AN APP aimed at getting students to think more about their mental health and wellbeing has been recognised at an awards ceremony.

The BHCS TeenMind app, launched by Brighton Hill Community School, came out on top at the Bett Awards in the Impact Award category.

New for this year’s awards, the prize recognised schools to have made a difference to its students’ education.

The app was designed in collaboration with Gaia Technologies, along with staff and students at the secondary school, and aims to encourage young people as a whole to take control of their mental wellbeing and help develop their emotional intelligence and resilience.

The app scheme, led by head of mental health and wellbeing at the school Clare Roberts, was praised for its ability to give simple but effective definitions, advice and information on where to get help in the school.

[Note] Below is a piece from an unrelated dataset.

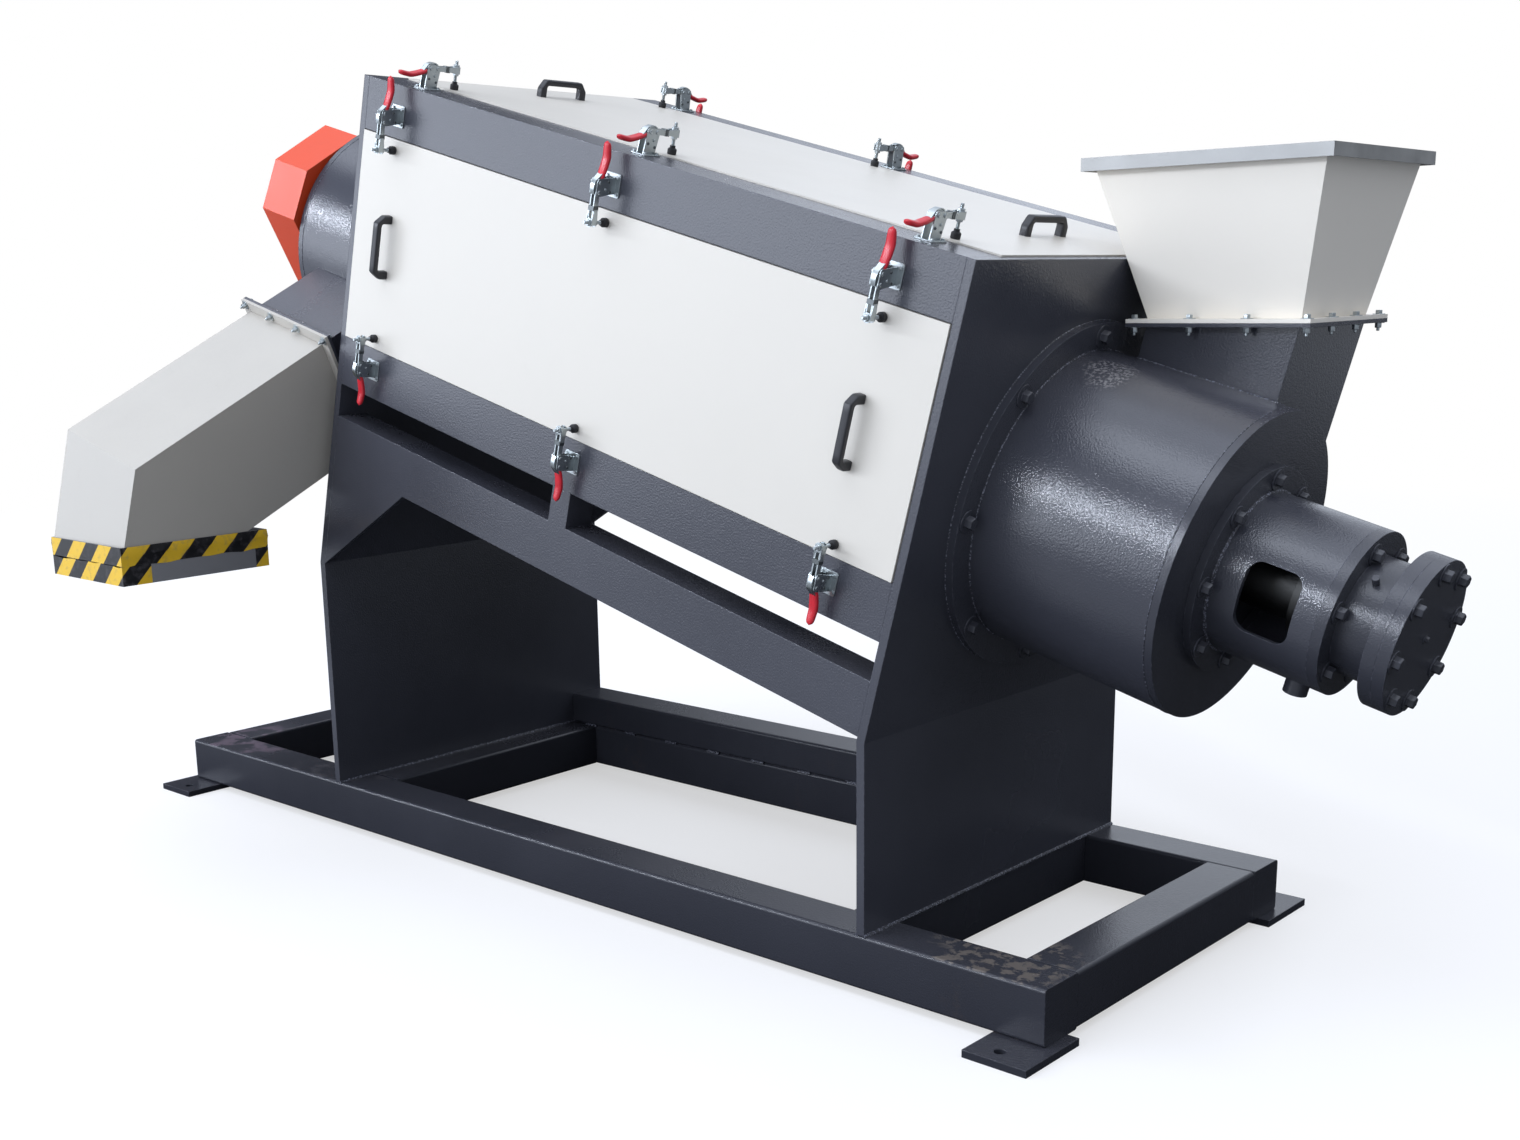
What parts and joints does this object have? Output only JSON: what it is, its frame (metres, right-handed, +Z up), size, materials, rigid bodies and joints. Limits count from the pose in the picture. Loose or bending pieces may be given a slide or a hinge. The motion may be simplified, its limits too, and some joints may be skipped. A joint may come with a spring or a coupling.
{
  "type": "inclined friction washer",
  "caption": "Inclined friction washer on a steel base frame: white lift-off covers on toggle clamps, feed hopper, lantern bearing, side discharge chute and belt drive.",
  "frame": {"origin": "floor level, in the centre of the four foot holes", "axes": "+X to the feed end, -Y to the side with the discharge chute, +Z up"},
  "size_m": [3.546, 1.6688, 1.9936],
  "materials": {
    "dark_paint": "semi_gloss",
    "white_paint": "satin",
    "orange_paint": "satin",
    "motor_paint": "semi_gloss",
    "grey_paint": "satin",
    "zinc_plate": "satin",
    "bare_steel": "satin",
    "stainless_screen": "satin",
    "black_plastic": "matte"
  },
  "bodies": {
    "machine": {"base_rail_front": "dark_paint", "base_rail_rear": "dark_paint", "bearing_fittings": "dark_paint", "bearing_housing": "dark_paint", "bearing_ring": "dark_paint", "belt_guard": "orange_paint", "bottom_tray": "dark_paint", "chute_flange": "white_paint", "clamps_cover_front": "zinc_plate", "clamps_cover_rear": "zinc_plate", "clamps_door_front": "zinc_plate", "clamps_door_rear": "zinc_plate", "cover_handles": "black_plastic", "cover_seat": "dark_paint", "cross_rail_discharge_end": "dark_paint", "cross_rail_discharge_plate": "dark_paint", "cross_rail_feed_end": "dark_paint", "cross_rail_feed_plate": "dark_paint", "discharge_box": "dark_paint", "discharge_box_flange": "dark_paint", "discharge_chute": "white_paint", "discharge_disc": "dark_paint", "discharge_drum": "dark_paint", "door_front": "white_paint", "door_handles_front": "black_plastic", "door_handles_rear": "black_plastic", "door_rear": "white_paint", "door_seat_front": "dark_paint", "door_seat_rear": "dark_paint", "drive_bearing": "dark_paint", "end_cover": "dark_paint", "end_plate_discharge": "dark_paint", "end_plate_feed": "dark_paint", "feed_chute": "dark_paint", "feed_chute_flange": "dark_paint", "feed_drum": "dark_paint", "feed_drum_disc": "dark_paint", "feed_ring_flange": "dark_paint", "foot_plates": "dark_paint", "hopper": "white_paint", "hopper_flange": "white_paint", "hopper_rim": "bare_steel", "lantern_tube": "dark_paint", "lower_band_front": "dark_paint", "lower_band_rear": "dark_paint", "motor": "motor_paint", "motor_stand": "dark_paint", "mouth_collar": "grey_paint", "rear_upper_beam": "dark_paint", "screen_drum": "stainless_screen", "side_beam_front": "dark_paint", "side_beam_rear": "dark_paint", "top_band_front": "dark_paint", "top_band_rear": "dark_paint", "top_cover": "white_paint"},
    "rotor": {"rotor_shaft": "bare_steel", "shaft_collar": "bare_steel", "feed_screw": "bare_steel", "throw_paddles": "bare_steel"}
  },
  "joints": [
    {"name": "rotor_spin", "type": "hinge", "parent": "machine", "child": "rotor", "pos_m": [0, 0, 1.328], "axis": [0.9659, 0, -0.2588], "continuous": true}
  ]
}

Mrs Roberts said: “Winning this award is a wonderful endorsement that building a culture which emphasises the importance of mental health and wellbeing is not separate to teaching and learning but is at the heart of creating positive and effective learning environments.

“This project was able to happen because as a teacher I was allowed to ‘take a risk’; be creative; think cross-curricular and experiment with Edtech.”

BHCS Teenmind is also the accumulation of collaborative work with media students and mental wellbeing ambassadors.

Headteacher at Brighton Hill, Chris Edwards, said: “It’s an incredible honour for Brighton Hill Community School to be the only school nationally to win a prestigious BETT award.

“We take provision for mental health and wellbeing very seriously and we are delighted to be recognised in this way.

“I’ve always said that we have the best students and staff in the country and it’s fantastic that we now have external verification.”